If another process is currently using the resource, that process delays its response_reply until it is done. If process A and process B sent out requests concurrently (i.e., two systems want the same resource at approximately the same time), each of those systems compares the timestamp of the received request with that of its own request. If process A received a request from process B that is older (a lower timestamp) than the one it sent, then process A will give process B priority to access the resource by sending a reply message to process B . Otherwise, if process A has the earlier timestamp, it will queue the request from B and continue to wait for all replies to come in, sending a response to B (and any other processes who wanted the resource) only when it is done using the resource. The key point is that processes A and B will make the same comparison and exactly one will hold back on sending the response.

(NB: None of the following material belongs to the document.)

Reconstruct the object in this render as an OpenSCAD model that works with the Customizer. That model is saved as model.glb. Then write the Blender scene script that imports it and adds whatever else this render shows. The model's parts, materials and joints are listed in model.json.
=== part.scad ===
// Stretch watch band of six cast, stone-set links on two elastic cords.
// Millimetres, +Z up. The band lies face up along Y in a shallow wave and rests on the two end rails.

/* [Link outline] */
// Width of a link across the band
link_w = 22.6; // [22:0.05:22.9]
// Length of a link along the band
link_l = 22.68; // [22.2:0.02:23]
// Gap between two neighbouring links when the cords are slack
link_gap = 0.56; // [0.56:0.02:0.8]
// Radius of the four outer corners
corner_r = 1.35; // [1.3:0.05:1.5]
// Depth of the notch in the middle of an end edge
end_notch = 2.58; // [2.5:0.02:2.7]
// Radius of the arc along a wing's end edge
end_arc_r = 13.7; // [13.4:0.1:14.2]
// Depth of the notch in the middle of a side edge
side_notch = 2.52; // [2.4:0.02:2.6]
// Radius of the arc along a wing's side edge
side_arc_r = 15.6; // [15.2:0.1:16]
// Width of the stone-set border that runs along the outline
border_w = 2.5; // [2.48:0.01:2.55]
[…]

Ricart & Agrawala’s algorithm summary: send a request message to everyone in the group and wait for reply messages from everyone. Any process using the resource will delay sending a reply and queue it for sending after it is done with the critical
The Lamport and Ricart & Agrawala algorithms are similar in that they are both contention-based and truly distributed. Ricart & Agrawala’s requires fewer messages since there is no explicit release message that needs to be sent; acknowledgments are simply delayed. Neither are efficient compared with the centralized algorithm … but they are distributed.
There are many, many more mutual exclusion algorithms. These illustrated main categories. For instance, the Suzuki-Kasami algorithm adds a token to the Ricart & Agrawala algorithm to improve the performance to that of (N-1) requests and 1 reply for a group of N processes. Maekawa’s algorithm partitions the group into subgroups such that each subgroup has at least one process in common with another subgroup and avoids the need to communicate with all group members. It improves the bandwidth to sending between 3√𝑁 and 6√𝑁 messages.